Lately, my mind has been transfixed on lebanese treats like baklava. Mmmmmm.... Baklava. How can you beat little delicacies of mashed pistachio nuts, surrounded by pastry and drowned in honey toffee. One baklava with a cup of coffee would usually be sufficient.... but oh no..... a tray can be wiped out in seconds when I'm around.

All this may sound great, and I have managed to stay somewhat in shape, despite my bingeing. But my world turned upside down when two words were uttered to me for the first time.....

'Weight Warning!'

I'm in the entertainment industry. I'm not allowed to eat more than a side salad or californian roll. And here I was, eating like everyday was a buffet!.

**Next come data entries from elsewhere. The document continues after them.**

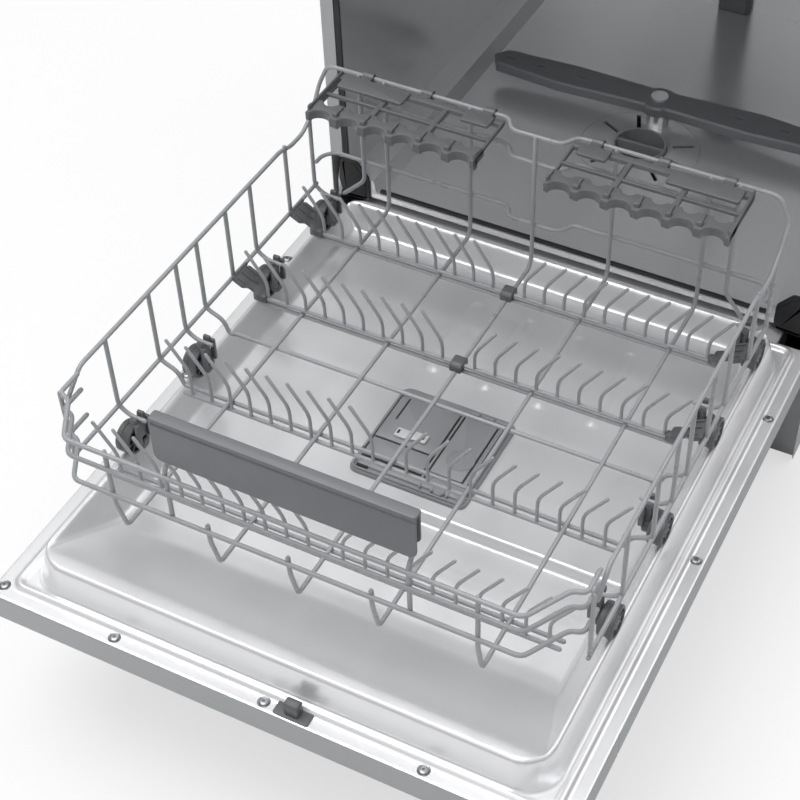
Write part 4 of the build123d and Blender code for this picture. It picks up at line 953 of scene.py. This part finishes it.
class DISHWASHER_OT_rack_wheels(bpy.types.Operator):
    """Mould the eight ribbed wheels and the carriers that hold their pins"""

    bl_idname = "dishwasher.rack_wheels"
    bl_label = "Wheels"

    def execute(self, context):
        plastic = finish("wheel_plastic")
        for count, y in enumerate(STATIONS, start=1):
            parts = wheel(y)
            for side, halves in (("right", parts), ("left", [mirrored(part) for part in parts])):
                name = f"{side}_wheel_{count}"
                build(f"{name}_moulding", halves, name, plastic, [name])
        carriers = [part for y in STATIONS for part in carrier(y)]
        build("carriers", carriers + [mirrored(part) for part in carriers], "lower_rack", plastic,
              ["wheel_carriers"])
        return {"FINISHED"}


def slanted(part, upward, outward, origin):
    """A part laid on a slope: its X runs along the machine's Y, its Y up the slope, its Z off it."""
    flat, faces = part
    place = flat[:, :1] * (0, 1, 0) + flat[:, 1:2] * upward + flat[:, 2:3] * outward
    return place + origin, [face[::-1] for face in faces]


class DISHWASHER_OT_tine_locks(bpy.types.Operator):
    """Mould the plates that hold the folding tine rows at the rack's sides, and the clips at its middle"""

    bl_idname = "dishwasher.tine_locks"
    bl_label = "Tine locks and clips"

    def execute(self, context):
        plastic = finish("wheel_plastic")
        locks, clips = [], []
        start, end = np.array([WIRE_END_X - 4, PIVOT_Z]), np.array([SIDE_X - 3.5, SIDE_RAIL_Z + 3.0])
        run, rise = end - start
        length = math.hypot(run, rise)
        upward = np.array((run, 0, rise)) / length
        outward = np.array((-rise, 0, run)) / length
        outline = [(-5, 0.5), (11, 0.5), (11, 9), (8, 13), (8, 19), (20, 23), (20, length - 4),
                   (15, length - 0.5), (-7, length - 0.5), (-7, 24), (-2, 19), (-2, 12), (-6, 8)]
        plate = rounded_path(outline, 1.6, 3, True)
        for y in ROWS[2:]:
            locks.append(slanted(prism(plate, -2.8, 2.8, 0.9), upward, outward, (start[0], y, start[1])))
            rib = brick((-1.0, 16.0, 1.0), (1.2, length - 3.0, 4.6), 0.6, 0.5)
            for offset in (-3.5, 6.0, 15.5):
                moved = (rib[0] + (offset, 0, 0), rib[1])
                locks.append(slanted(moved, upward, outward, (start[0], y, start[1])))
            bar_z = SIDE_RAIL_Z + 4
            locks += [tube([(SIDE_X - 4, y - 6, bar_z), (SIDE_X - 4, y + 19, bar_z)], 4.2),
                      brick((WIRE_END_X - 8, y - 4.2, PIVOT_Z - 4.2),
                            (WIRE_END_X + 7, y + 4.2, PIVOT_Z + 4.2), 1.4, 1.0),
                      brick((WIRE_END_X - 3, y + 5, PIVOT_Z - 6),
                            (WIRE_END_X + 5, y + 13, PIVOT_Z + 3), 1.4, 1.0)]
            outline = rounded_path([(y - 9, FLOOR_Z + 0.2), (y - 3.4, FLOOR_Z + 2.6),
                                    (y + 3.4, FLOOR_Z + 2.6), (y + 9, FLOOR_Z + 0.2),
                                    (y + 9, PIVOT_Z + 3), (y + 5, PIVOT_Z + 6), (y - 5, PIVOT_Z + 6),
                                    (y - 9, PIVOT_Z + 3)], 1.6, 3, True)
            clips.append(prism(outline, -6.5, 6.5, 1.0, "x"))
        build("tine_lock_plates", locks + [mirrored(part) for part in locks], "lower_rack", plastic,
              ["tine_locks"])
        build("tine_clip_blocks", clips, "lower_rack", plastic, ["tine_clips"])
        return {"FINISHED"}


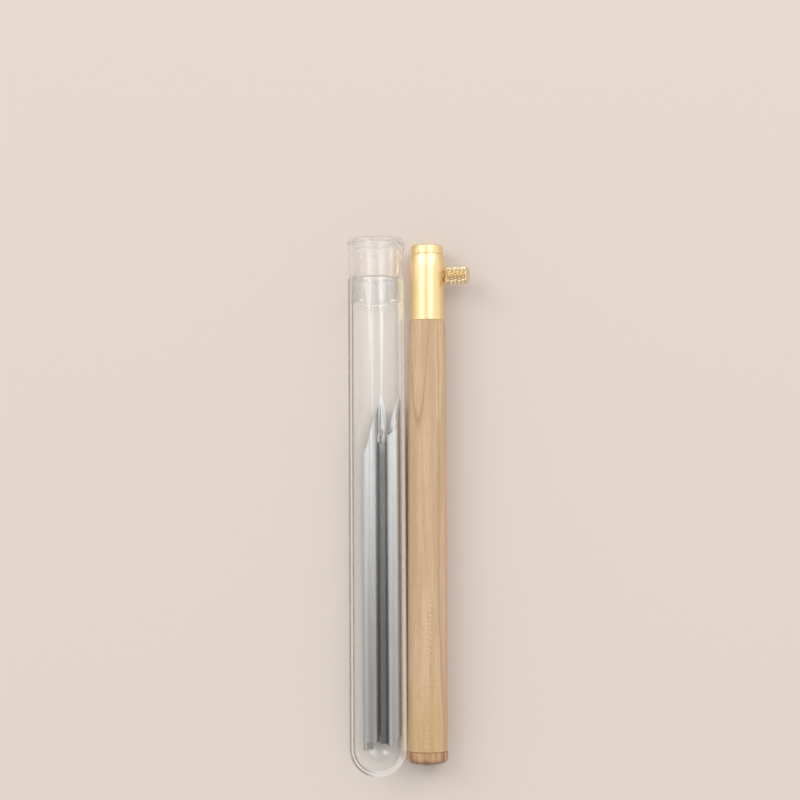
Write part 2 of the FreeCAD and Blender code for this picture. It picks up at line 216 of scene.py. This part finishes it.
# Stage: the floor, the sky's levels at its sides and over the far and the near half, and the lamps'
# common aim
FLOOR_SIDE = 6.0
FLOOR_COLOUR = (0.686, 0.604, 0.546)
SKY_SIDES = WHITE
SKY_OVERHEAD = (0.5, 0.8)
SKY_HALVES = (-0.06, 0.04, 0.4, 1.0)
LAMP_AIM = Vector((0, 0.05, 0))


# Meshes


def arc(centre, radius, start, end, steps):
    """Points of an arc in the plane of an outline. Angles are in degrees from the radius axis."""
    points = []
    for step in range(steps + 1):
        angle = math.radians(start + (end - start) * step / steps)
        points.append((centre[0] + radius * math.cos(angle), centre[1] + radius * math.sin(angle)))
    return points


def add_object(name, data):
    """A new object in the scene."""
    made = bpy.data.objects.new(name, data)
    bpy.context.scene.collection.objects.link(made)
    return made


def finish_mesh(name, bm, place, body, material, sharp=35):
    """Makes an object of the bmesh, in its place, smooth but for its sharp edges, on its body."""
    bmesh.ops.recalc_face_normals(bm, faces=bm.faces)
    mesh = bpy.data.meshes.new(name)
    bm.to_mesh(mesh)
    bm.free()
    mesh.transform(place)
    mesh.shade_smooth()
    mesh.set_sharp_from_angle(angle=math.radians(sharp))
    mesh.materials.append(material)
    piece = add_object(name, mesh)
    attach(piece, body)
    return piece


def place_along(axis, base):
    """The matrix that stands a piece's own Z axis along axis, from base."""
    turn = Z_AXIS.rotation_difference(axis).to_matrix().to_4x4()
    return Matrix.Translation(base) @ turn


def ring_of(bm, radius, height, around):
    """A ring of points about the Z axis, or one point where the radius is nothing.

    The radius is a number, or a function that gives it for each step around.
    """
    if not callable(radius) and radius < NO_RADIUS:
        return [bm.verts.new((0, 0, height))]
    ring = []
    for step in range(around):
        angle = 2 * math.pi * step / around
        reach = radius(step) if callable(radius) else radius
        ring.append(bm.verts.new((reach * math.cos(angle), reach * math.sin(angle), height)))
    return ring


def skin(bm, lower, upper):
    """Faces between two rings. Either may be a single point."""
    count = max(len(lower), len(upper))
    for step in range(count):
        after = (step + 1) % count
        corners = [lower[step % len(lower)], lower[after % len(lower)]]
        corners += [upper[after % len(upper)], upper[step % len(upper)]]
        bm.faces.new(list(dict.fromkeys(corners)))


def turned(outline, around):
    """A bmesh turned about the Z axis, from an outline of (radius, height) with both ends on it."""
    bm = bmesh.new()
    rings = [ring_of(bm, radius, height, around) for radius, height in outline]
    for lower, upper in zip(rings, rings[1:]):
        skin(bm, lower, upper)
    return bm


# Shader nodes


def new_material(name):
    """A new material, its node tree and its Principled shader."""
    material = bpy.data.materials.new(name)
    material.use_nodes = True
    return material, *tree_and_shader(material)


def tree_and_shader(material):
    """A material's node tree and its Principled shader."""
    tree = material.node_tree
    return tree, tree.nodes["Principled BSDF"]


def coordinate_axes(tree, kind="Object"):
    """X, Y and Z of a point of the object, in metres, or of another kind of coordinate."""
    coordinates = tree.nodes.new("ShaderNodeTexCoord")
    parts = tree.nodes.new("ShaderNodeSeparateXYZ")
    tree.links.new(coordinates.outputs[kind], parts.inputs[0])
    return [parts.outputs[axis] for axis in "XYZ"]


def math_node(tree, operation, first, second=0.0):
    """One step of arithmetic on numbers or sockets."""
    made = tree.nodes.new("ShaderNodeMath")
    made.operation = operation
    for socket, value in zip(made.inputs, (first, second)):
        if isinstance(value, (int, float)):
            socket.default_value = value
        else:
            tree.links.new(value, socket)
    return made.outputs[0]


def total(tree, *values):
    """The sum of numbers and sockets."""
    result = values[0]
    for value in values[1:]:
        result = math_node(tree, "ADD", result, value)
    return result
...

I instantly put myself on a diet..... I tried the 'Jenny Craig' thing.... but couldn't get my head around 'portion control'. I upped my water intake... but water tastes so much better with a splash of cordial. I switched from full fat to skim, and regular Pepsi to Diet. I was sacrificing so much!!!!.

But those 'two words' have been on loop for the past 10 years.

Weight Warning.
Weight Warning.
Weight Warning.

Ironically, everytime someone utters those words..... I crave & before I know it, I have consumed a whole plate of Butter Chicken and four Samosas.

How do I do it God. How do I have my cake, and eat it too..... mmmmm...... cake....... cheesecake..... with caramel topping....... and chocolate flakes.........

How do you keep so in shape.... I mean...... if I lived on a diet of Wine and Bread, I'd be the size of a house!.

What's your secret. I need some answers.